Monday, December 5, 2011

All the news that's fit to reprint

The defunct Abbotsford Post boasted an ornate flag featuring the bounty of the Fraser Valley. The Post is one of 24 titles, with 45,000 pages, now made available online for free by the University of British Columbia Library.

By Tom Hawthorn
Special to The Globe and Mail
November 11, 2011

A large, noisy crowd filled the street in front of the train station at Grand Forks, pressing onto the platform to salute men off to war.

It was a fine Sunday in August. Fifteen local sharpshooters had volunteered to go to the front to fight Germany in a war declared earlier in the month.

One of the older volunteers was Lawrence Green, a swarthy, 36-year-old married man, a butcher by trade, whose black hair was already turning grey.

A band played patriotic songs. The crowd “lustily cheered the volunteers and hoped that everyone of them would return a general, or at least a colonel,” reported the local newspaper. As the train pulled away, the sound of three “hip hip hoorays” echoed along the tracks.

It was 1914 and few anticipated the four years of carnage and savagery about to ensue.

Mr. Green would return only as a name on a grey granite cenotaph.

The war in which he lost his life was supposed to be the war to end all wars. As we gather Friday on the 11th hour of the 11th day of the 11th month, a Remembrance Day founded a year after the armistice ending what we now call the First World War, it is a time to reflect on the lives of those who never returned from battle.

The story of the unfortunate butcher can be found in the pages of the Grand Forks Sun and Kettle Valley Orchardist, a weekly newspaper that folded soon after the end of the war.

The Grand Forks paper and 23 other defunct titles have been made available online for free beginning this week. Some 45,000 pages, dating from colonial days to the Jazz Age, have been digitized by the University of British Columbia Library.

The newspapers carry names from the province’s distant past — from the Bella Coola Courier to the Boundary Creek Times, from the Kootenay Mail to the Nelson Economist.

Many carried in their names the lure that brought men from afar to a hinterland — the Atlin Claim and the Nelson Miner; the Mining Review of Sandon and The Prospector of Fort Steele.

These are forgotten voices from the past, ghost newspapers from ghost towns.

The papers are a treasure trove for historians, researchers, and genealogists.

“They’re addictive,” said Bob McDonald, an associate history professor at the university. “For many of these newspapers, I didn’t even know they existed.”

Mr. McDonald, 67, who plans to retire next year, is using the newspapers for some additional research on a political history of the province. His earlier book, Making Vancouver, was shortlisted for the Vancouver Book Award in 1996.

Some of the newspapers display spectacular Page One logos, known in the business as the flag, or nameplate. These can be a publicist’s fantasy, or chamber-of-commerce boosterism.

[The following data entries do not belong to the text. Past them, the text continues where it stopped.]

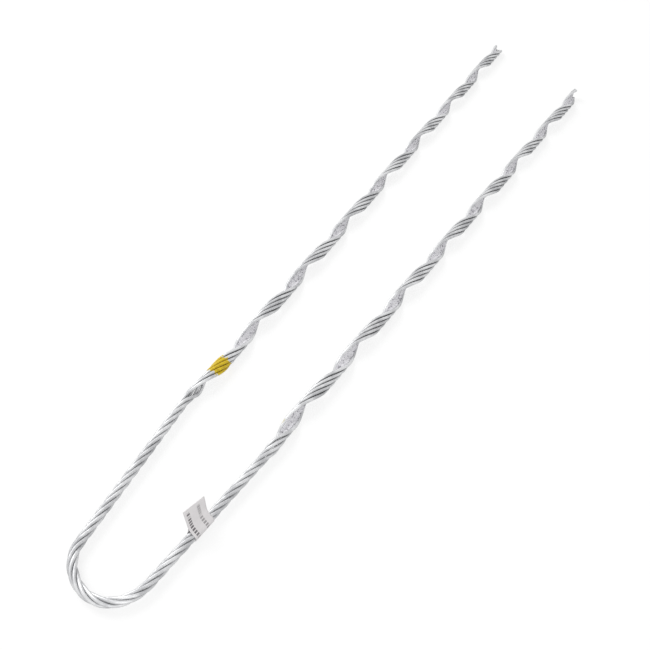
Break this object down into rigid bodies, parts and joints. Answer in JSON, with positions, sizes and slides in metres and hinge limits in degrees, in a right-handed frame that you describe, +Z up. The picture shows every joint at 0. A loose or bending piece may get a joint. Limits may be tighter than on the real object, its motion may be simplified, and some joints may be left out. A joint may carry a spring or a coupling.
{
  "type": "guy grip dead-end",
  "caption": "Preformed helical wire grip that loops over a guy anchor eye and wraps a guy strand, with an open gritted helix in both legs.",
  "frame": {"origin": "under the middle of the part's box, on the plane it lies on", "axes": "+Y runs from the eye to the leg tips, +Z is up from the resting plane, the long leg is on the -X side and the short leg on the +X side"},
  "size_m": [0.1022, 0.6482, 0.0212],
  "materials": {
    "galvanised_wire": "semi-bright galvanised, lightly drawn along the wire",
    "grit": "matt, sandy grit in adhesive",
    "yellow_paint": "satin",
    "label_paper": "matt coated paper"
  },
  "bodies": {
    "root": {"wire_1": "galvanised_wire", "wire_2": "galvanised_wire", "wire_3": "galvanised_wire", "wire_4": "galvanised_wire", "wire_5": "galvanised_wire", "grit_lining_long_leg": "grit", "grit_lining_short_leg": "grit", "colour_mark_long_leg": "yellow_paint", "colour_mark_short_leg": "yellow_paint", "folded_label": "label_paper"}
  },
  "joints": []
}
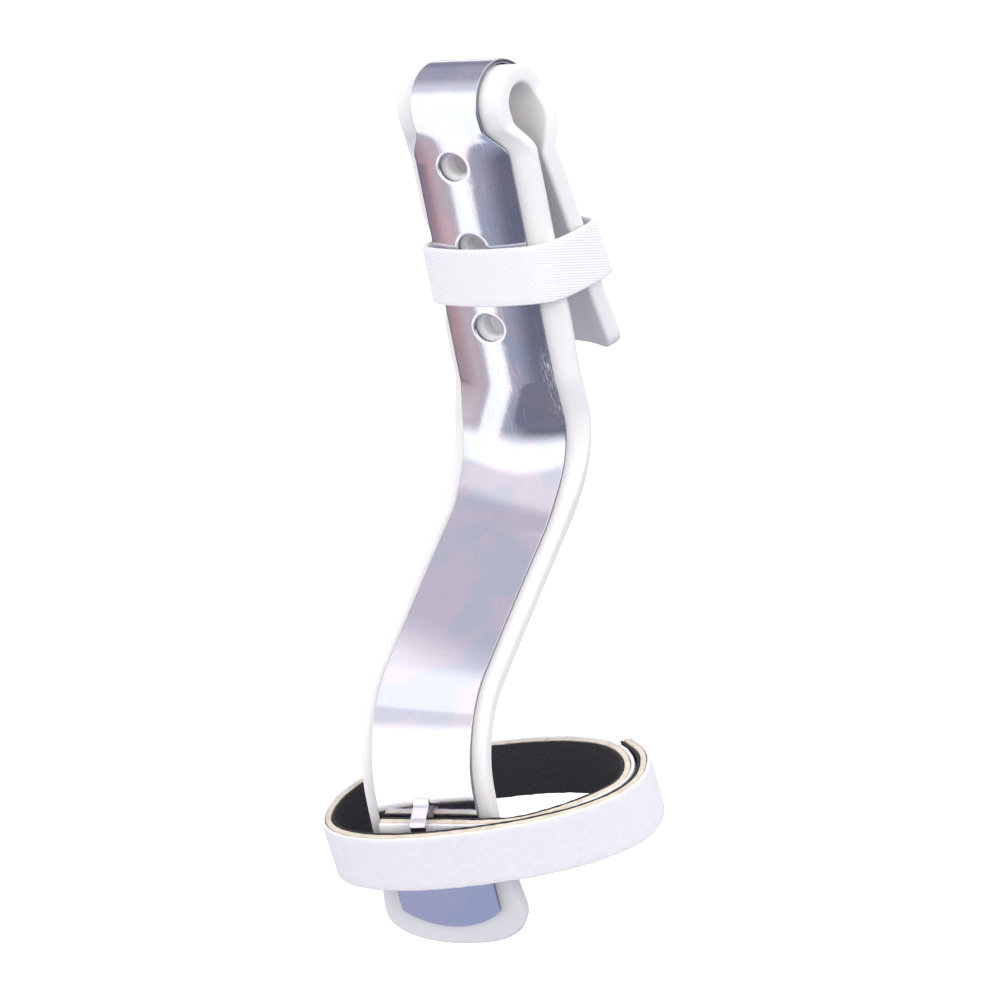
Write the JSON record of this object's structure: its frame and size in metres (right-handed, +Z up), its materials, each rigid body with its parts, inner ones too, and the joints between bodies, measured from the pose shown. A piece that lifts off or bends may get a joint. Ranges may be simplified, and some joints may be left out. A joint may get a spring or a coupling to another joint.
{
  "type": "finger splint",
  "caption": "Bent aluminium finger splint lined with foam, with a trough and fingertip loop, a woven finger strap and a wrapped wrist strap.",
  "frame": {"origin": "middle of the finger hollow, between the two legs of the strip, at the height of the middle vent hole", "axes": "+Z up along the finger trough towards the fingertip loop, -Y out of the palm side, +X to the right as seen from the palm side"},
  "size_m": [0.068, 0.0945, 0.1734],
  "materials": {
    "aluminium": "satin rolled sheet with fine lengthwise scratches",
    "foam": "matt closed-cell foam",
    "woven_tape": "woven tape with fine diagonal ribs",
    "brushed_pile": "short brushed loop pile",
    "strap_backing": "cream foam-backed cloth",
    "hook_layer": "black moulded hooks"
  },
  "bodies": {
    "root": {"aluminium_strip": "aluminium", "foam_pad": "foam", "finger_strap": "woven_tape", "wrist_strap_pile": "brushed_pile", "wrist_strap_backing": "strap_backing", "wrist_strap_hooks": "hook_layer"}
  },
  "joints": []
}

The logo of a 1913 edition of the Bella Coola Courier depicts a steam engine rolling along the valley.

The Abbotsford Post logo shows a bounty of strawberries, peaches and cherries flanked on one side by a pastoral farm scene of cows contentedly grazing and on the other by a smoke-belching factory, all entwined by a grape vine.

The professor found himself drawn to the pages of the Phoenix Pioneer and Boundary Mining Journal, a publication for a settlement that disappears from the map. Phoenix was a boom town that went bust.

On Aug. 12, 1910, the offices of the newspaper burned down, as did much of the town. A new edition did not appear until five weeks later. The editor declared a loss of $3,000.
The paper returned with a dramatic account of the fire, which started at 4 p.m. in the oil house of a tunnel of the copper mine. A brisk breeze carried sparks and cinders to the lower streets. Soon, the school, a livery stable, and the Pioneer’s printing office, as well as the Methodist and Presbyterian churches, were aflame.

“All the buildings being frame they were eaten up like matchwood by the fire and the heat was terrific,” the newspaper reported.

The newspaper needed a full month before a new press could be acquired. The publisher announced his ledger books had been consumed in the conflagration. He asked readers, especially those in arrears, to pay up their subscriptions.

“There are times even in business life,” wrote T. Alfred Love, “when a $2 bill will do more for a person than a five-spot will accomplish when the cash drawer is full, and the Pioneer is now in a position to appreciate this.”

The paper sputtered along for another six years before a new publisher called it quits. “Too long have we fed upon husks,” he wrote in a bitter farewell editorial calling on those “delinquents on our books” to pay up.

Hard to make a buck in the journalism business? Some things never change.